Of the three of us, I am the oldest, born July 26 with Mary in a very close second, born July 27. Indeed, we have been friends since birth. Gail, the baby of the group, was born Nov. 12, 1968.

In July, Gail told us she would take us on a dinner cruise on Otter Tail Lake for our milestone birthday. We ended up at the Nite Owl, surprised by friends and family with an Over-the-Hill party. It was a great double-header.

So this month, Gail declared we would not be having a surprise party for her. She already had an Over-the-Hill surprise party at 30. We decided to respect her wishes.

Mary saw an advertisement for a concert at Northern Lights Casino in Walker featuring country singer Mark Wills. I called for tickets and we were set for Saturday, Nov. 15. I had no idea who Mark Wills was but I didn't care -- it was the time with my friends enjoying the journey that mattered, not necessarily the destination.

On Saturday, we were off for our adventure. We adorned Gail with a "40th" necklace and "Life begins at 40" button but she refused to wear the recycled 40th crown Mary wore in July because it would mess up her hair-do. Being a modest person, I figured she just didn't want to draw a whole lot of attention to herself.

We got to the casino and stopped at the gift shop to pick up our will call tickets. (By the way, why do they call it a will call ticket booth?) Anyway, we were checking out the numerous silly gifts like the fabric cane that plays a tune or the hula hooping pink hippo, when I came across some flashy hats. Think of the hat that the Cat in the Hat wore but instead of red and white stripes these were purple, green and gold sequins stripes. I put one on and Gail snapped a photo. I checked the price, only $3. I announced that I would wear one if they did. Honestly, I was having a bad hair night and thought it was a great solution to feeling self-conscious. Mary and Gail actually agreed.

We left the gift store wearing our flashy Mardi Gras looking Cat in the Hat hats, holding our Mark Wills tickets in hand. All eyes were on us and we were all smiles.

We walked over to the security guard to ask where we would go for the Mark Wills concert.

"Nice hats. The concert will be beyond those doors. Why don't you have your picture taken in front of the mural? You can take pictures here in the lobby but not in the casino."

We put our camera away and entered the casino. People of all sorts commented on our hats. Even some casino employees asked us where we got our hats. In your gift shop, we replied. Strangers wanted to know what the occasion was when Mary and I would point to Gail and announce it was her birthday. "Well, Happy Birthday!" they would tell Gail.

While we ate at the buffet, a man holding a small child approached us to check out our hats. He said his son was distracted during his dinner saying, "Look at the hats, Daddy, look at the hats!" So he brought his son over for a closer look. He asked what the occasion was and said he and his wife were in the band in the casino bar area and invited us to stop by after the concert and they would sing "Happy Birthday" for us.

Mary said the hats were for those who needed their center-of-attention fix. Perhaps, it was just what the three of us 40-year-old moms needed.

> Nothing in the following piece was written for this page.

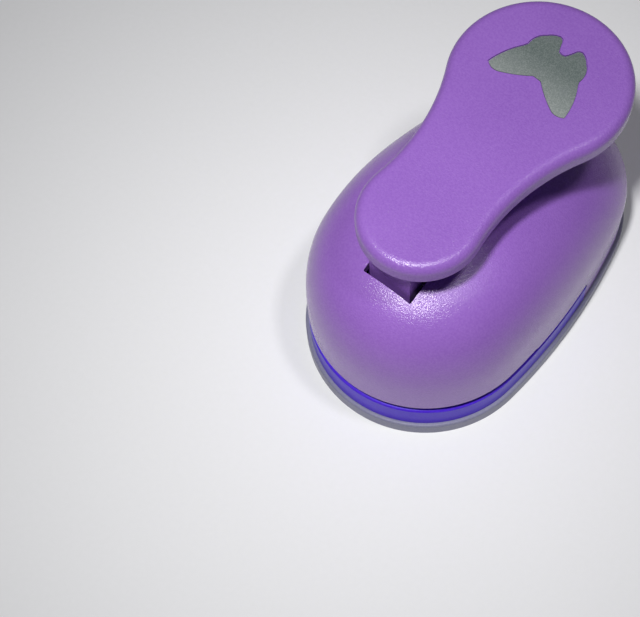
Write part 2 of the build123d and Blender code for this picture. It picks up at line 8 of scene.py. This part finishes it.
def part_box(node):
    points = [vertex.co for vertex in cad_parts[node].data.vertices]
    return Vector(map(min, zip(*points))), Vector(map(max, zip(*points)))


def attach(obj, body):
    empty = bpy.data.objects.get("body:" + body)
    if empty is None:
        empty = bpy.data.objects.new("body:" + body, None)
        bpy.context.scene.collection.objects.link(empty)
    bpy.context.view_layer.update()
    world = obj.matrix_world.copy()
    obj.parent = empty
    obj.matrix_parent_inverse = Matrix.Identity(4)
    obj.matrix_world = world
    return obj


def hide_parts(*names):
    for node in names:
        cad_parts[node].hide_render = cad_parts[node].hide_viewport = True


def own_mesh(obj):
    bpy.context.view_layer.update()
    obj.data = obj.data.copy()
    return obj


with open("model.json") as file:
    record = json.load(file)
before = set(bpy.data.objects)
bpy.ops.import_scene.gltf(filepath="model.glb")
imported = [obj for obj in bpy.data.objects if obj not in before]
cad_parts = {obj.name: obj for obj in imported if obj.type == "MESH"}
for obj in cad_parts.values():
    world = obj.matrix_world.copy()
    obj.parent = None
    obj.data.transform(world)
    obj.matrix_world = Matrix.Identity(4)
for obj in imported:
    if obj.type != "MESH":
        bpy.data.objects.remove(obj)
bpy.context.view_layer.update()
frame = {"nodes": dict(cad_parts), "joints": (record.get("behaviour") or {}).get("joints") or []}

After dinner we were just in time for the Mark Wills concert. It was intimate seating. We had perfect, cheap seats. I couldn't believe I had heard some of his songs and love them, especially, "19 Somethin'" and "Don't Laugh At Me." The concert was most impressive to me because Wills was so down to earth, he chatted with the crowd and he has a great sense of humor.

After the concert, he signed autographs, talked and took pictures with his fans. Because of the hats, a group asked us to ask Mark what kind of cologne he was wearing. Because of the hats, we asked.

The hats created a new open community full of communication. We were on a roll.

We strolled over to the bar where we were greeting with the band serenading Gail. Gail took a picture of the band to put in her scrapbook. In seconds, three security guards were around us. One asked if we took a photo and told us not to do it again. Oops, we forgot, no cameras in the casino.

We talked, laughed and danced. We had a great time. Life begins at 40... especially if you are wearing the hat.